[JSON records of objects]

--- start ---

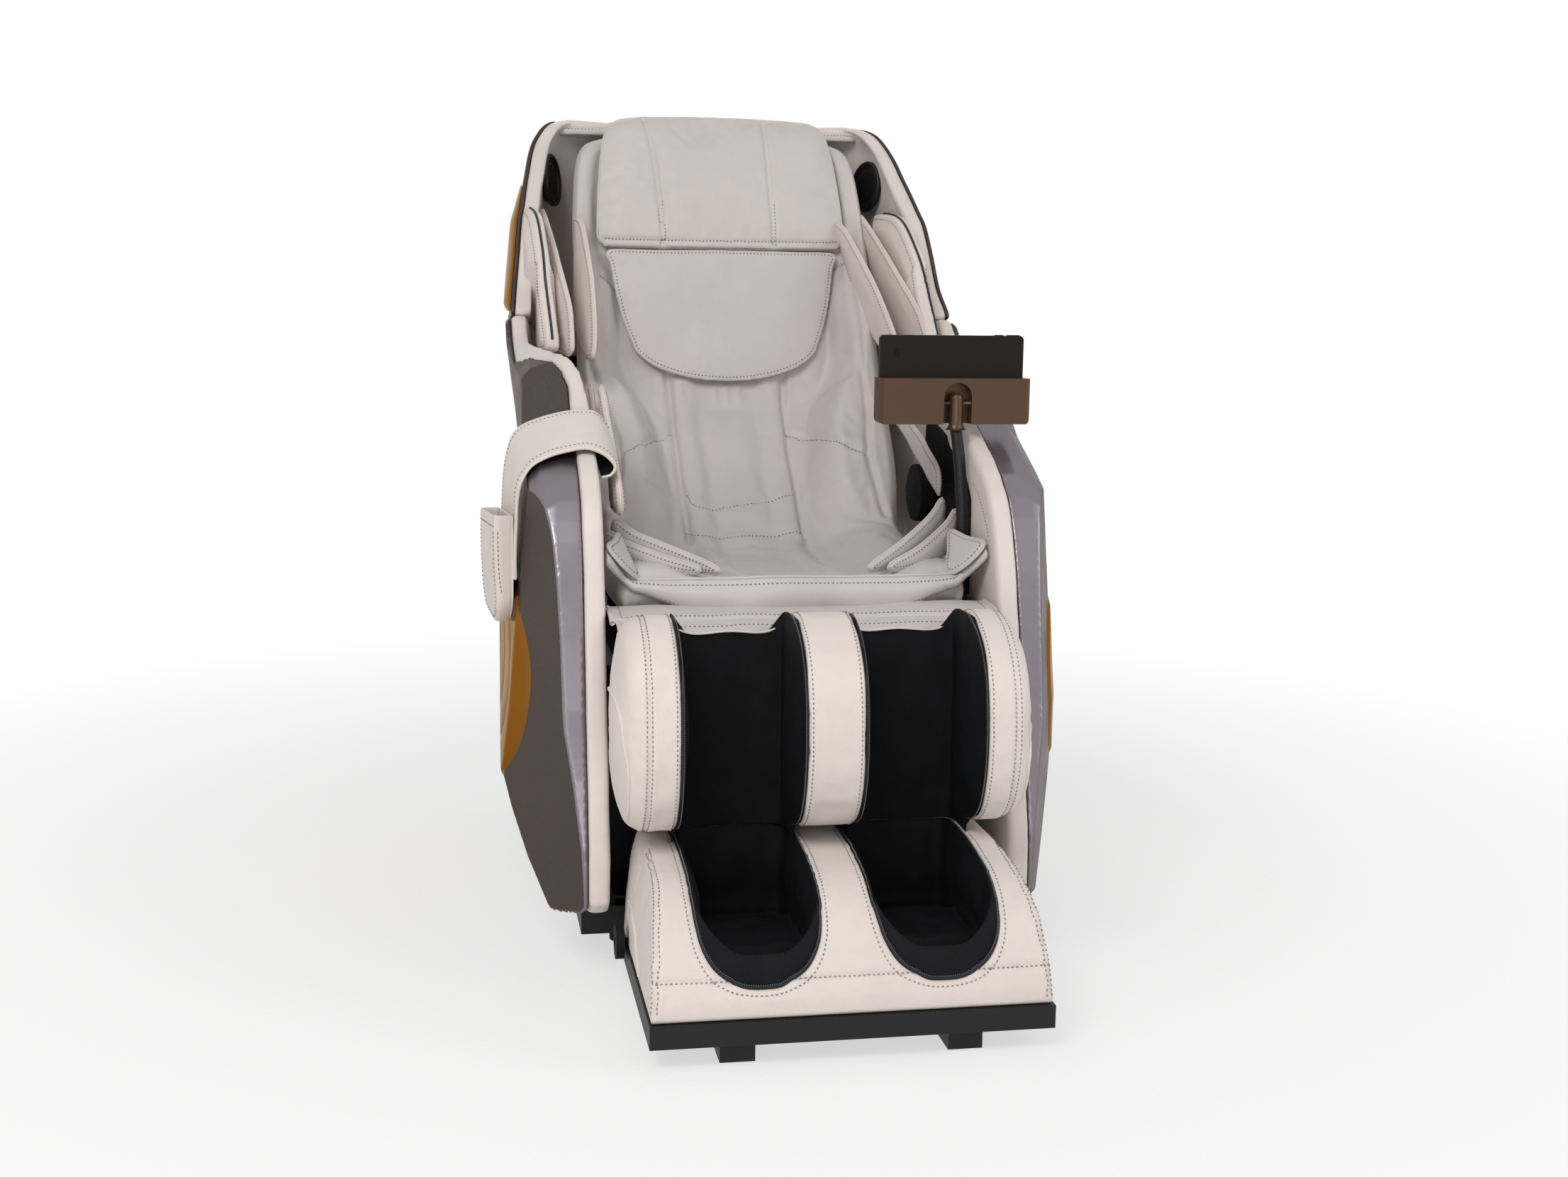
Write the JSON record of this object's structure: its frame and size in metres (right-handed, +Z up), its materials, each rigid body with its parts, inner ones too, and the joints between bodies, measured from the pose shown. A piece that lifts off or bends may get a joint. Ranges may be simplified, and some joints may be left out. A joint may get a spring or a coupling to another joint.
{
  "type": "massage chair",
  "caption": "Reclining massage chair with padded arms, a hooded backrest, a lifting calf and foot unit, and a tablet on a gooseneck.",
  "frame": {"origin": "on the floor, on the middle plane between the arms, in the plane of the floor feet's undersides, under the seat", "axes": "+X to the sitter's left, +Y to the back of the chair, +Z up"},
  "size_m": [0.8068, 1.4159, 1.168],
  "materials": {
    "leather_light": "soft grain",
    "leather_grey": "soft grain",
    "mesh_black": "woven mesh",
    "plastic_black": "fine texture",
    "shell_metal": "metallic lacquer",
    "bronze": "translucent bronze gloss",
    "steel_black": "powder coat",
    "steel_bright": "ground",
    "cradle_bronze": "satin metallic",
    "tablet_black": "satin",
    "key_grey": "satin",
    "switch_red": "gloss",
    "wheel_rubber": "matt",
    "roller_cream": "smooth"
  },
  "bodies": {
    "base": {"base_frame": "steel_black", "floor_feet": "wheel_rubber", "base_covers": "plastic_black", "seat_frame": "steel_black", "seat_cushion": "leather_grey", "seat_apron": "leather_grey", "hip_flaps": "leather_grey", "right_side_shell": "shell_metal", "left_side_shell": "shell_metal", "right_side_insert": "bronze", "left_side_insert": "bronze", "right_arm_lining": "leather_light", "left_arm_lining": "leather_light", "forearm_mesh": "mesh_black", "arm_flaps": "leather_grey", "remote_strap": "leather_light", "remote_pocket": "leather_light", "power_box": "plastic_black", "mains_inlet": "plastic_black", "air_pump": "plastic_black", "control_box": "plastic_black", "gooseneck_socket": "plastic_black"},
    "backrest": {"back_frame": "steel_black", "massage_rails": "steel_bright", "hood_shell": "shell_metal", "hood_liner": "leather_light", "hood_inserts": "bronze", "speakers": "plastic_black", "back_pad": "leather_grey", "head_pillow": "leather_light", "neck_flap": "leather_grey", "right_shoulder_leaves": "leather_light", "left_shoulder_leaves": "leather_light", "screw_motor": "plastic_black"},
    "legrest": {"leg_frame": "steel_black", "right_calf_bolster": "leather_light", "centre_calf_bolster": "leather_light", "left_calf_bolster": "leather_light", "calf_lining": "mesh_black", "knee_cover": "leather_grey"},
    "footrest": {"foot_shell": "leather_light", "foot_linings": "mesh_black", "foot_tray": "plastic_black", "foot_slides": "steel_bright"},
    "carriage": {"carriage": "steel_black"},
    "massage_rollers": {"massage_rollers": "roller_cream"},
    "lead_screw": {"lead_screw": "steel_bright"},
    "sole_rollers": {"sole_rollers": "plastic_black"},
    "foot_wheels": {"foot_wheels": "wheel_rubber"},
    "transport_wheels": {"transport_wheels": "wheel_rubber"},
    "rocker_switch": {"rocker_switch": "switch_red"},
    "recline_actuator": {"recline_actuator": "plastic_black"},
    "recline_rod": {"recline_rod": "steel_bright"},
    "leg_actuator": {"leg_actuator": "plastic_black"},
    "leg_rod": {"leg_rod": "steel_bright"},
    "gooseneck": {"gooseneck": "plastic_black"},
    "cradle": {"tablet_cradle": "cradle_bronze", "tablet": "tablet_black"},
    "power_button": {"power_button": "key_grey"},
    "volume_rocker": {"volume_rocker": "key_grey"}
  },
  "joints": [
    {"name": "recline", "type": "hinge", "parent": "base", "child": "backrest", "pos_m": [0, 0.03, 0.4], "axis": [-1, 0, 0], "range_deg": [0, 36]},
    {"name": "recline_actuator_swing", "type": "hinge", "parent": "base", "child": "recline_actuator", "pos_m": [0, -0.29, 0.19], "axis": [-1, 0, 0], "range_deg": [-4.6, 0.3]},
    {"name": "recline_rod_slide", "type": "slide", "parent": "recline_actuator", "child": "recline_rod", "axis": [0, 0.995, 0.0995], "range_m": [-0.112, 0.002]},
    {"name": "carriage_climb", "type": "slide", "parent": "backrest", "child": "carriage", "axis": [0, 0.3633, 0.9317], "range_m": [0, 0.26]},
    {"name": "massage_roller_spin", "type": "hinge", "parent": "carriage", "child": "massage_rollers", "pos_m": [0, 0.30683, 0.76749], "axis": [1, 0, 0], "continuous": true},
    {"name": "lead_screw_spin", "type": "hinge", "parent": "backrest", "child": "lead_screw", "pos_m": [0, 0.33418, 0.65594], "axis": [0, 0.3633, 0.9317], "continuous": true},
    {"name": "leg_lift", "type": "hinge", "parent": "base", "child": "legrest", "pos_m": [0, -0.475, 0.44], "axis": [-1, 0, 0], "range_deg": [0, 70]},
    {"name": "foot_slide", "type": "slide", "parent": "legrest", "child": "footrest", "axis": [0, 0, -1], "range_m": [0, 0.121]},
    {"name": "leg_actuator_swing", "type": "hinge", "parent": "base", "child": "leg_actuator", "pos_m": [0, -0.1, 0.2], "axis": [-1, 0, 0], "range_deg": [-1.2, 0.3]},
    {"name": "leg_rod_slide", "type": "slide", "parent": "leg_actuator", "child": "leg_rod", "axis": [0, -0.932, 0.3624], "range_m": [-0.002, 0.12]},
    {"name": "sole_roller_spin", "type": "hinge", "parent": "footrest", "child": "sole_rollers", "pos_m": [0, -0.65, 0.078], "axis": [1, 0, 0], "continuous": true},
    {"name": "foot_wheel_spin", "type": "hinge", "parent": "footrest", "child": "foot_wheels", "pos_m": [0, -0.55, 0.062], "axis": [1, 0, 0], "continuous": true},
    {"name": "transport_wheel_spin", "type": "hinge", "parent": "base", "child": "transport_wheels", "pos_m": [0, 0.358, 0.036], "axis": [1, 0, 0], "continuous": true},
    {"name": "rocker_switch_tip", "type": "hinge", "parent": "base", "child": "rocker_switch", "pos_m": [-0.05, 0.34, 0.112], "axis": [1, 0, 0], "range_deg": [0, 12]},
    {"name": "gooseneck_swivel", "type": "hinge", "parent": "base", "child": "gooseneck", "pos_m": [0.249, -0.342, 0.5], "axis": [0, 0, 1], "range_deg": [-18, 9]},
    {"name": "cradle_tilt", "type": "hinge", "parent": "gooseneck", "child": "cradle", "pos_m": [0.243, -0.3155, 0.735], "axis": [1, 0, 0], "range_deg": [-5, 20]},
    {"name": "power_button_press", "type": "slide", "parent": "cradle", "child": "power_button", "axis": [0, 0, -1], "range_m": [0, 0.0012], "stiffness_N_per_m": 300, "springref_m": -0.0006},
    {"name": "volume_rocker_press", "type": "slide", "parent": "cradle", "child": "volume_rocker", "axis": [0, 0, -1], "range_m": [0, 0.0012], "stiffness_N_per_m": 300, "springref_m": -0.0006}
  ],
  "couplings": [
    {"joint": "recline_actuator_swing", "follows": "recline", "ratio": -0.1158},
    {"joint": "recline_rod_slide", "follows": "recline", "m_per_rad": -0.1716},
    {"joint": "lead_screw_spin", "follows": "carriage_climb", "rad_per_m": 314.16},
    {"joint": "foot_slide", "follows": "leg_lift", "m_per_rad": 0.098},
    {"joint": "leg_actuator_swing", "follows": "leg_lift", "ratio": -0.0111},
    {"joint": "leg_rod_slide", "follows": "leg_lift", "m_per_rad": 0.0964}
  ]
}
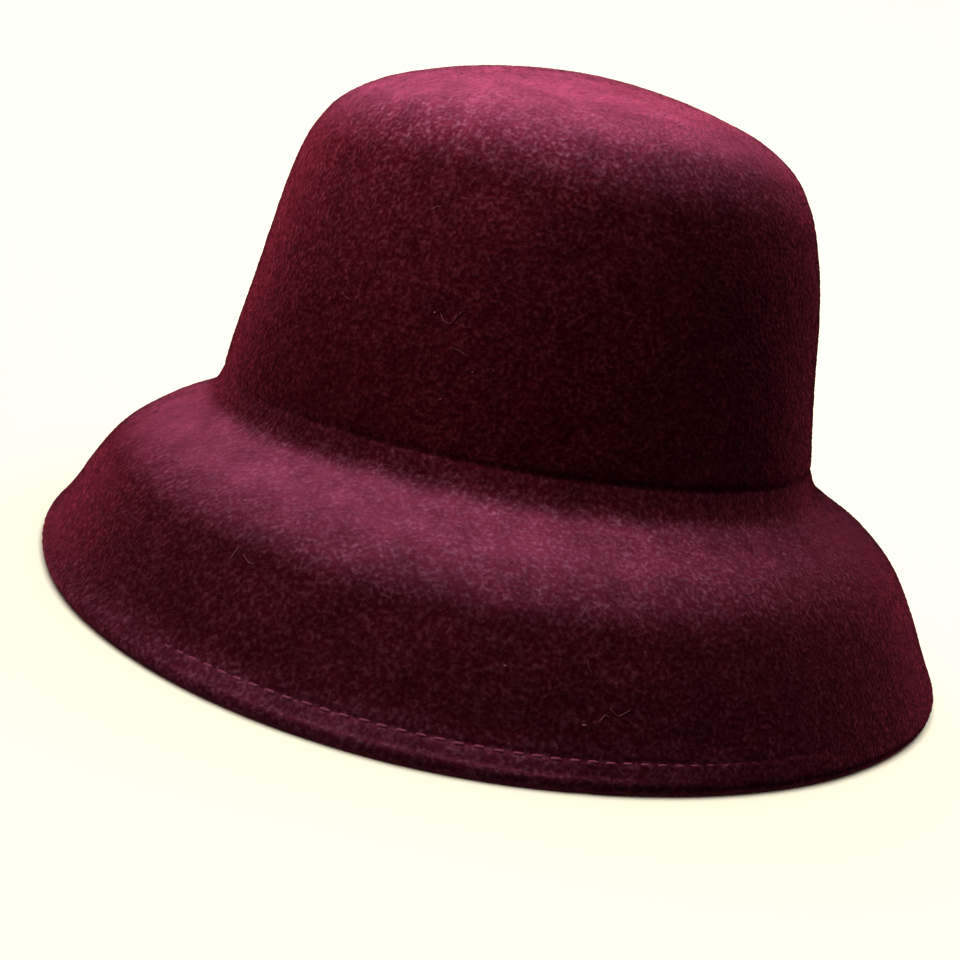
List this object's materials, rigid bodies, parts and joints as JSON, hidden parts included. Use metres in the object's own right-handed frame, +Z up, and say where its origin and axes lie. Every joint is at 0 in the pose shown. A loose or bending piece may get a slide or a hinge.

--- end ---

### PROBLEM REQUIREMENTS
Exactly as they are written, print the entries again.

### WRITTEN SOLUTION
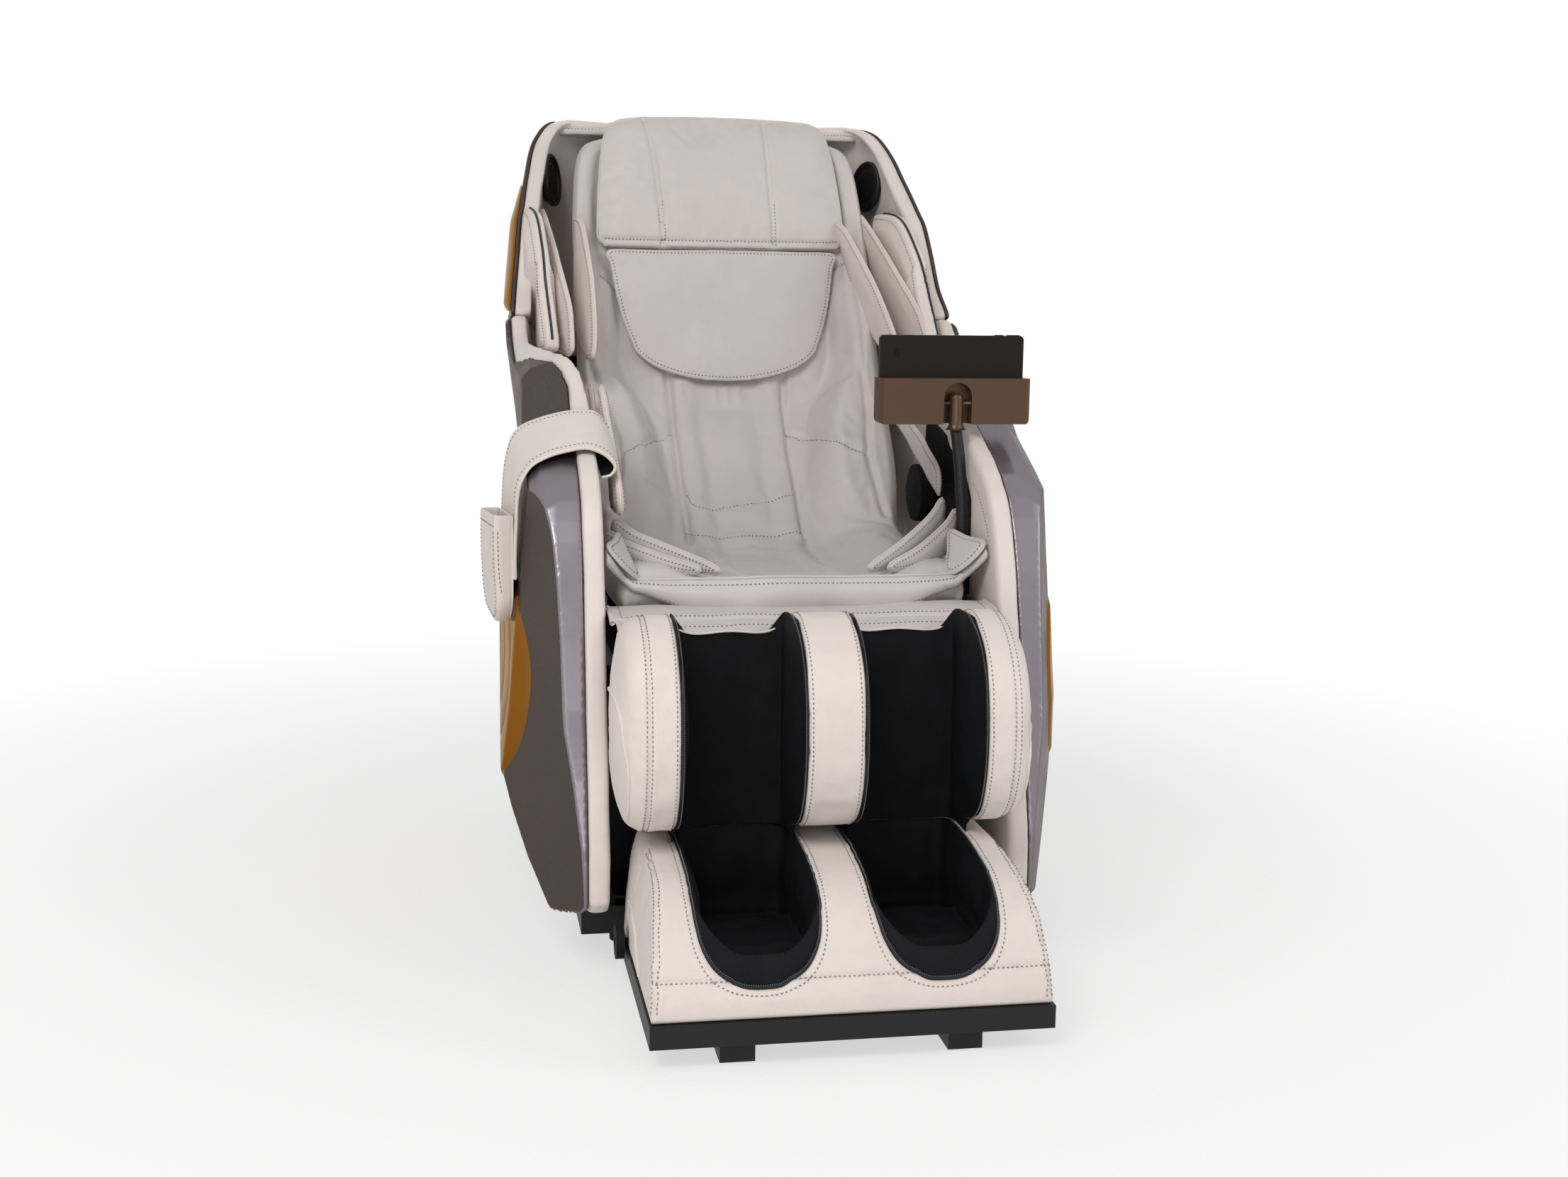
Write the JSON record of this object's structure: its frame and size in metres (right-handed, +Z up), its materials, each rigid body with its parts, inner ones too, and the joints between bodies, measured from the pose shown. A piece that lifts off or bends may get a joint. Ranges may be simplified, and some joints may be left out. A joint may get a spring or a coupling to another joint.
{
  "type": "massage chair",
  "caption": "Reclining massage chair with padded arms, a hooded backrest, a lifting calf and foot unit, and a tablet on a gooseneck.",
  "frame": {"origin": "on the floor, on the middle plane between the arms, in the plane of the floor feet's undersides, under the seat", "axes": "+X to the sitter's left, +Y to the back of the chair, +Z up"},
  "size_m": [0.8068, 1.4159, 1.168],
  "materials": {
    "leather_light": "soft grain",
    "leather_grey": "soft grain",
    "mesh_black": "woven mesh",
    "plastic_black": "fine texture",
    "shell_metal": "metallic lacquer",
    "bronze": "translucent bronze gloss",
    "steel_black": "powder coat",
    "steel_bright": "ground",
    "cradle_bronze": "satin metallic",
    "tablet_black": "satin",
    "key_grey": "satin",
    "switch_red": "gloss",
    "wheel_rubber": "matt",
    "roller_cream": "smooth"
  },
  "bodies": {
    "base": {"base_frame": "steel_black", "floor_feet": "wheel_rubber", "base_covers": "plastic_black", "seat_frame": "steel_black", "seat_cushion": "leather_grey", "seat_apron": "leather_grey", "hip_flaps": "leather_grey", "right_side_shell": "shell_metal", "left_side_shell": "shell_metal", "right_side_insert": "bronze", "left_side_insert": "bronze", "right_arm_lining": "leather_light", "left_arm_lining": "leather_light", "forearm_mesh": "mesh_black", "arm_flaps": "leather_grey", "remote_strap": "leather_light", "remote_pocket": "leather_light", "power_box": "plastic_black", "mains_inlet": "plastic_black", "air_pump": "plastic_black", "control_box": "plastic_black", "gooseneck_socket": "plastic_black"},
    "backrest": {"back_frame": "steel_black", "massage_rails": "steel_bright", "hood_shell": "shell_metal", "hood_liner": "leather_light", "hood_inserts": "bronze", "speakers": "plastic_black", "back_pad": "leather_grey", "head_pillow": "leather_light", "neck_flap": "leather_grey", "right_shoulder_leaves": "leather_light", "left_shoulder_leaves": "leather_light", "screw_motor": "plastic_black"},
    "legrest": {"leg_frame": "steel_black", "right_calf_bolster": "leather_light", "centre_calf_bolster": "leather_light", "left_calf_bolster": "leather_light", "calf_lining": "mesh_black", "knee_cover": "leather_grey"},
    "footrest": {"foot_shell": "leather_light", "foot_linings": "mesh_black", "foot_tray": "plastic_black", "foot_slides": "steel_bright"},
    "carriage": {"carriage": "steel_black"},
    "massage_rollers": {"massage_rollers": "roller_cream"},
    "lead_screw": {"lead_screw": "steel_bright"},
    "sole_rollers": {"sole_rollers": "plastic_black"},
    "foot_wheels": {"foot_wheels": "wheel_rubber"},
    "transport_wheels": {"transport_wheels": "wheel_rubber"},
    "rocker_switch": {"rocker_switch": "switch_red"},
    "recline_actuator": {"recline_actuator": "plastic_black"},
    "recline_rod": {"recline_rod": "steel_bright"},
    "leg_actuator": {"leg_actuator": "plastic_black"},
    "leg_rod": {"leg_rod": "steel_bright"},
    "gooseneck": {"gooseneck": "plastic_black"},
    "cradle": {"tablet_cradle": "cradle_bronze", "tablet": "tablet_black"},
    "power_button": {"power_button": "key_grey"},
    "volume_rocker": {"volume_rocker": "key_grey"}
  },
  "joints": [
    {"name": "recline", "type": "hinge", "parent": "base", "child": "backrest", "pos_m": [0, 0.03, 0.4], "axis": [-1, 0, 0], "range_deg": [0, 36]},
    {"name": "recline_actuator_swing", "type": "hinge", "parent": "base", "child": "recline_actuator", "pos_m": [0, -0.29, 0.19], "axis": [-1, 0, 0], "range_deg": [-4.6, 0.3]},
    {"name": "recline_rod_slide", "type": "slide", "parent": "recline_actuator", "child": "recline_rod", "axis": [0, 0.995, 0.0995], "range_m": [-0.112, 0.002]},
    {"name": "carriage_climb", "type": "slide", "parent": "backrest", "child": "carriage", "axis": [0, 0.3633, 0.9317], "range_m": [0, 0.26]},
    {"name": "massage_roller_spin", "type": "hinge", "parent": "carriage", "child": "massage_rollers", "pos_m": [0, 0.30683, 0.76749], "axis": [1, 0, 0], "continuous": true},
    {"name": "lead_screw_spin", "type": "hinge", "parent": "backrest", "child": "lead_screw", "pos_m": [0, 0.33418, 0.65594], "axis": [0, 0.3633, 0.9317], "continuous": true},
    {"name": "leg_lift", "type": "hinge", "parent": "base", "child": "legrest", "pos_m": [0, -0.475, 0.44], "axis": [-1, 0, 0], "range_deg": [0, 70]},
    {"name": "foot_slide", "type": "slide", "parent": "legrest", "child": "footrest", "axis": [0, 0, -1], "range_m": [0, 0.121]},
    {"name": "leg_actuator_swing", "type": "hinge", "parent": "base", "child": "leg_actuator", "pos_m": [0, -0.1, 0.2], "axis": [-1, 0, 0], "range_deg": [-1.2, 0.3]},
    {"name": "leg_rod_slide", "type": "slide", "parent": "leg_actuator", "child": "leg_rod", "axis": [0, -0.932, 0.3624], "range_m": [-0.002, 0.12]},
    {"name": "sole_roller_spin", "type": "hinge", "parent": "footrest", "child": "sole_rollers", "pos_m": [0, -0.65, 0.078], "axis": [1, 0, 0], "continuous": true},
    {"name": "foot_wheel_spin", "type": "hinge", "parent": "footrest", "child": "foot_wheels", "pos_m": [0, -0.55, 0.062], "axis": [1, 0, 0], "continuous": true},
    {"name": "transport_wheel_spin", "type": "hinge", "parent": "base", "child": "transport_wheels", "pos_m": [0, 0.358, 0.036], "axis": [1, 0, 0], "continuous": true},
    {"name": "rocker_switch_tip", "type": "hinge", "parent": "base", "child": "rocker_switch", "pos_m": [-0.05, 0.34, 0.112], "axis": [1, 0, 0], "range_deg": [0, 12]},
    {"name": "gooseneck_swivel", "type": "hinge", "parent": "base", "child": "gooseneck", "pos_m": [0.249, -0.342, 0.5], "axis": [0, 0, 1], "range_deg": [-18, 9]},
    {"name": "cradle_tilt", "type": "hinge", "parent": "gooseneck", "child": "cradle", "pos_m": [0.243, -0.3155, 0.735], "axis": [1, 0, 0], "range_deg": [-5, 20]},
    {"name": "power_button_press", "type": "slide", "parent": "cradle", "child": "power_button", "axis": [0, 0, -1], "range_m": [0, 0.0012], "stiffness_N_per_m": 300, "springref_m": -0.0006},
    {"name": "volume_rocker_press", "type": "slide", "parent": "cradle", "child": "volume_rocker", "axis": [0, 0, -1], "range_m": [0, 0.0012], "stiffness_N_per_m": 300, "springref_m": -0.0006}
  ],
  "couplings": [
    {"joint": "recline_actuator_swing", "follows": "recline", "ratio": -0.1158},
    {"joint": "recline_rod_slide", "follows": "recline", "m_per_rad": -0.1716},
    {"joint": "lead_screw_spin", "follows": "carriage_climb", "rad_per_m": 314.16},
    {"joint": "foot_slide", "follows": "leg_lift", "m_per_rad": 0.098},
    {"joint": "leg_actuator_swing", "follows": "leg_lift", "ratio": -0.0111},
    {"joint": "leg_rod_slide", "follows": "leg_lift", "m_per_rad": 0.0964}
  ]
}
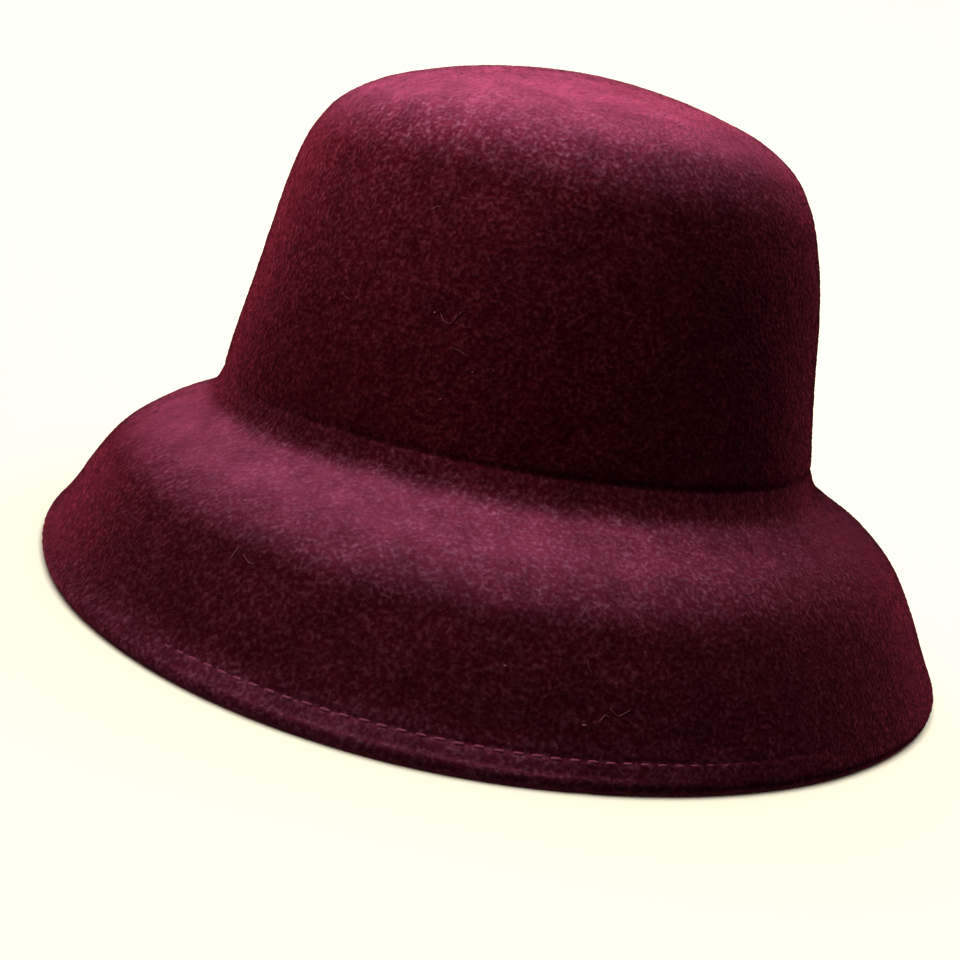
List this object's materials, rigid bodies, parts and joints as JSON, hidden parts included. Use metres in the object's own right-handed frame, +Z up, and say where its origin and axes lie. Every joint is at 0 in the pose shown. A loose or bending piece may get a slide or a hinge.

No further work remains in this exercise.